I went to bed full of saddening thoughts. Not even under the Leads did I pass so wretched a day. I thought I must have risen under some unhappy star! I loathed myself. With regard to Lucie I felt the sting of remorse, but at the thought of M. d’O—— I hated myself. I considered that I should cause him a loss of three or four hundred thousand florins; and the thought was a bitter drop in the cup of my affection for Esther. I fancied, she, as well as her father, would become my implacable foe; and love that is not returned is no love at all.
I spent a dreadful night. Lucie, Esther, her father, their hatred of me, and my hatred of myself, were the groundwork of my dreams. I saw Esther and her father, if not ruined, at all events impoverished by my fault, and Lucie only thirty-two years old, and already deep in the abyss of vice, with an infinite prospect of misery and shame before her. The dawn was welcome indeed, for with its appearance a calm came to my spirit; it is, the darkness which is terrible to a heart full of remorse.
I got up and dressed myself in my best, and went in a coach to do my suit to the Princesse de Galitzin, who was staying at the “Etoile d’Orient.” I found her out; she had gone to the Admiralty. I went there, and found her accompanied by M. de Reissak and the Count de Tot, who had just received news of my friend Pesselier, at whose house I made his acquaintance, and who was dangerously ill when I left Paris.

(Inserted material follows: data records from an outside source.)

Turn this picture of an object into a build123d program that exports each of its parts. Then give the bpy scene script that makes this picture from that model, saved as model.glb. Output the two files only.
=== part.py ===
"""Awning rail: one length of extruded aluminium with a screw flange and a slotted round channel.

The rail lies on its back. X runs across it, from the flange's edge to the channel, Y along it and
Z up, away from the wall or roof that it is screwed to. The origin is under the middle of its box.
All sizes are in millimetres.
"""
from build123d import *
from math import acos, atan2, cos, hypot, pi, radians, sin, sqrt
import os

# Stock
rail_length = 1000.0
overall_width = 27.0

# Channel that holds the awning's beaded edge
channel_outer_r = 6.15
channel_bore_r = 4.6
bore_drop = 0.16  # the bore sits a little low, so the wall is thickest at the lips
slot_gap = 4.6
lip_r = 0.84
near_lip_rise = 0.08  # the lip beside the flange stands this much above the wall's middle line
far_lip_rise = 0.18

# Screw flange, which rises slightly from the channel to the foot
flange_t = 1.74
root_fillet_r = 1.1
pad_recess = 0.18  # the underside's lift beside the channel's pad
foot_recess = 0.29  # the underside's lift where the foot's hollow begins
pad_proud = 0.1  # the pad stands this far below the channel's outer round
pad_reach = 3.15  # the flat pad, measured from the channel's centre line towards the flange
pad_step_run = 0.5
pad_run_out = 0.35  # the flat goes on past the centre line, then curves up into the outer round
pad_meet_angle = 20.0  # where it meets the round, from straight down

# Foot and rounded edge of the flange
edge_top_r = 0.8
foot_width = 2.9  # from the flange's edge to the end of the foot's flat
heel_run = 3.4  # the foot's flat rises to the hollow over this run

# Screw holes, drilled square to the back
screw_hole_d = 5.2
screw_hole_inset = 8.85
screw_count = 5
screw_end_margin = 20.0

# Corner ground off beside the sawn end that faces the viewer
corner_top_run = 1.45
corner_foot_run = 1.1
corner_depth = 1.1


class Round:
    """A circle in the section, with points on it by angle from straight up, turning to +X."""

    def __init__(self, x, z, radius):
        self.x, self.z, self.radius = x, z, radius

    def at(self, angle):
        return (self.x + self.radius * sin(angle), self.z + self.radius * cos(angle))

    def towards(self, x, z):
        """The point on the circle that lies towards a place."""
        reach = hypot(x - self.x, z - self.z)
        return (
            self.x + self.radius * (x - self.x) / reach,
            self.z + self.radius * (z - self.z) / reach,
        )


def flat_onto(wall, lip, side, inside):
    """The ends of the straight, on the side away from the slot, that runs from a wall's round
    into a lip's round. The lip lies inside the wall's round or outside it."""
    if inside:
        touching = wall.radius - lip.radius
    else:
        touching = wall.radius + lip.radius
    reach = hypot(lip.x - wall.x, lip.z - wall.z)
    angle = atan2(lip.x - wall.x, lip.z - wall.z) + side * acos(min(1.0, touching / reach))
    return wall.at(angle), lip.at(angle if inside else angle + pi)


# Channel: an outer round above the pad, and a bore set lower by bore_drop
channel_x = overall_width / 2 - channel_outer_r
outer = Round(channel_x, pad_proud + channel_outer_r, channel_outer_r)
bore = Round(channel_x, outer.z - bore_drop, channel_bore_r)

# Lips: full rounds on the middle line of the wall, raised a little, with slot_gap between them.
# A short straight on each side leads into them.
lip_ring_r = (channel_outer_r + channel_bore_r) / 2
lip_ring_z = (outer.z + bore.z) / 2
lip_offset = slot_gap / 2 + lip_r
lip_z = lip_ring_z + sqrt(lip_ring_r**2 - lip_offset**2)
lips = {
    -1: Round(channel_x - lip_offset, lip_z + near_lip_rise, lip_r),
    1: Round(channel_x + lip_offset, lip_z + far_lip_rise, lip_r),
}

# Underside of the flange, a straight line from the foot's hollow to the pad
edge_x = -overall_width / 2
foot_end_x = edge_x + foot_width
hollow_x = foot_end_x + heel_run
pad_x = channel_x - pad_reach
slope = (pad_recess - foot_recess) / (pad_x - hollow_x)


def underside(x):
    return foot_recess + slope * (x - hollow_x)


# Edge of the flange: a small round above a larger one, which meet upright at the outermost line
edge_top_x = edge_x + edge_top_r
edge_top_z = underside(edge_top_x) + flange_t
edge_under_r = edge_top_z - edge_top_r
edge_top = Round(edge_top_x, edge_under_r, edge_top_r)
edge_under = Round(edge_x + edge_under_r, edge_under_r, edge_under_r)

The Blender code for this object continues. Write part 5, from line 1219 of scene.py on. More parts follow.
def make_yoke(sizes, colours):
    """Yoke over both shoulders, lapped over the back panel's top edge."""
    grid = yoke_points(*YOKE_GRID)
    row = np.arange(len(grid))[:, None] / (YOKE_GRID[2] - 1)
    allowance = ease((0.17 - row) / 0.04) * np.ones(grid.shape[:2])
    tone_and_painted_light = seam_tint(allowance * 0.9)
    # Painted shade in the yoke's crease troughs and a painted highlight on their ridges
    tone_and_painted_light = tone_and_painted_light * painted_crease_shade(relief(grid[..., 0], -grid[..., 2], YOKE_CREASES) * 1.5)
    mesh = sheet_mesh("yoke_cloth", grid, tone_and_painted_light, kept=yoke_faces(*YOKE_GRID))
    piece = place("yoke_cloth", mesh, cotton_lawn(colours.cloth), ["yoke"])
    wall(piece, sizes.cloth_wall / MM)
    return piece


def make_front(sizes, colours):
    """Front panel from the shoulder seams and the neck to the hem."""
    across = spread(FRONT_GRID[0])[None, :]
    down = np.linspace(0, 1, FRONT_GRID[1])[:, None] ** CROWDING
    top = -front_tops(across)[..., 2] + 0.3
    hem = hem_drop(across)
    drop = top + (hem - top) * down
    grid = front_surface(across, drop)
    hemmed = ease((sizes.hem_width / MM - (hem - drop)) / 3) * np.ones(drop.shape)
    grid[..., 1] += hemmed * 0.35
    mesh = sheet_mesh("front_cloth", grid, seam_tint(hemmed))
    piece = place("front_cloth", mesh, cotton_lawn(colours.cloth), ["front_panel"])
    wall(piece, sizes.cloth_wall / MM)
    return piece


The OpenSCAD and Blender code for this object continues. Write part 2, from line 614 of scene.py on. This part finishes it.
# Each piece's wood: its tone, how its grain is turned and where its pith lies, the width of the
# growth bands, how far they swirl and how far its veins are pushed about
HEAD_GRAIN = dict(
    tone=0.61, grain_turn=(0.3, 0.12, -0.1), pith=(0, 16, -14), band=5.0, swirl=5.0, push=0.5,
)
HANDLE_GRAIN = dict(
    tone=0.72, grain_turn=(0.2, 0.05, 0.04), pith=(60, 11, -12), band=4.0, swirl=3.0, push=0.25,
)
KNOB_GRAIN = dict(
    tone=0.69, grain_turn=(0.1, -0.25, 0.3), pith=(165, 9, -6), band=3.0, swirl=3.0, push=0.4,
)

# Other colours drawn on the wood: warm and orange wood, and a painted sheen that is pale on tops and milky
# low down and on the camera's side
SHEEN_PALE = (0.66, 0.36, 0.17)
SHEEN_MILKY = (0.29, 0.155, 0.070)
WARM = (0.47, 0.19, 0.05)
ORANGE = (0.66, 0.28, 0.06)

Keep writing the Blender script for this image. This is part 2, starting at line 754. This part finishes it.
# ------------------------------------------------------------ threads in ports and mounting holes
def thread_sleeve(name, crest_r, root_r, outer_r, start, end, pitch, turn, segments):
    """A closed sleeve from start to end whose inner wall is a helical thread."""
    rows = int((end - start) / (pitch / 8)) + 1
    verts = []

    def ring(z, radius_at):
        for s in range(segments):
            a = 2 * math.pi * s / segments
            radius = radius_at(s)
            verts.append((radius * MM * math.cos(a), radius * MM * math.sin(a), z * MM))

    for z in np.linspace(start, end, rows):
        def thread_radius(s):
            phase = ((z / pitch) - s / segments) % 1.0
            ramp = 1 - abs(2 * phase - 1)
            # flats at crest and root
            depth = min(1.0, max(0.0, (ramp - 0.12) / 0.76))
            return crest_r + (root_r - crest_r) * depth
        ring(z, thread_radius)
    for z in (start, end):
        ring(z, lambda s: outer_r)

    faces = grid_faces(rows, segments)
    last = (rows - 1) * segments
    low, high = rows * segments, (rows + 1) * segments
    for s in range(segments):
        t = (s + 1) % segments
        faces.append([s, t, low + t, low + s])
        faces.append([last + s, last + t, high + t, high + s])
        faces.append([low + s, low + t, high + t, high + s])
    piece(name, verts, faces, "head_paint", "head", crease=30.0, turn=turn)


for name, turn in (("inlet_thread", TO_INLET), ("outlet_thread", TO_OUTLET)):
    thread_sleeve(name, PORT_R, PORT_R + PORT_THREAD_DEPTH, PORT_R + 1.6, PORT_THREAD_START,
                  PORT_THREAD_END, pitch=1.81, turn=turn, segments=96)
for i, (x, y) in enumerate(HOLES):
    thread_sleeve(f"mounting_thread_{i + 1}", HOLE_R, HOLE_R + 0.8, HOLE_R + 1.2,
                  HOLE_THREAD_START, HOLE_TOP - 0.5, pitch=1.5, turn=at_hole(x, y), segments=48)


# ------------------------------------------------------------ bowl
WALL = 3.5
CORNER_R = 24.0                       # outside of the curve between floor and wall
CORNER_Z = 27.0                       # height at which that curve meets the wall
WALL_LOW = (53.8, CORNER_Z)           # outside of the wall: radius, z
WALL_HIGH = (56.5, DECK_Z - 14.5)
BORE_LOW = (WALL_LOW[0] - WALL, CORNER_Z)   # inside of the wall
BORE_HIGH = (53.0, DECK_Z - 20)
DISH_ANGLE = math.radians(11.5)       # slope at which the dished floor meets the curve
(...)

I sent away my coach and began to walk towards M. d’O——’s house on the Amsel. The extreme elegance of my costume was displeasing in the eyes of the Dutch populace, and they hissed and hooted me, after the manner of the mob all the world over, Esther saw me coming from the window, drew the rope, and opened the door. I ran in, shut the door behind me, and as I was going up the wooden staircase, on the fourth or fifth step my foot struck against some yielding substance. I looked down and saw a green pocket-book. I stooped down to pick it up, but was awkward enough to send it through an opening in the stairs, which had been doubtless made for the purpose of giving light to a stair below. I did not stop, but went up the steps and was received with the usual hospitality, and on their expressing some wonder as to the unusual brilliance of my attire I explained the circumstances of the case. Esther smiled and said I looked quite another person, but I saw that both father and daughter were sad at heart. Esther’s governess came in and said something to her in Dutch, at which, in evident distress, she ran and embraced her father.
“I see, my friends, that something has happened to you. If my presence is a restraint, treat me without ceremony, and bid me go.”
“It’s not so great an ill-hap after all; I have enough money left to bear the loss patiently.”
“If I may ask the question, what is the nature of your loss?”
“I have lost a green pocket-book containing a good deal of money, which if I had been wise I would have left behind, as I did not require it till to-morrow.”
“And you don’t know where you lost it?”
“It must have been in the street, but I can’t imagine how it can have happened. It contained bills of exchange for large amounts, and of course they don’t matter, as I can stop payment of them, but there were also notes of the Bank of England for heavy sums, and they are gone, as they are payable to the bearer. Let us give thanks to God, my dear child, that it is no worse, and pray to Him to preserve to us what remains, and above all to keep us in good health. I have had much heavier losses than this, and I have been enabled not only to bear the misfortune but to make up the loss. Let us say no more about the matter.”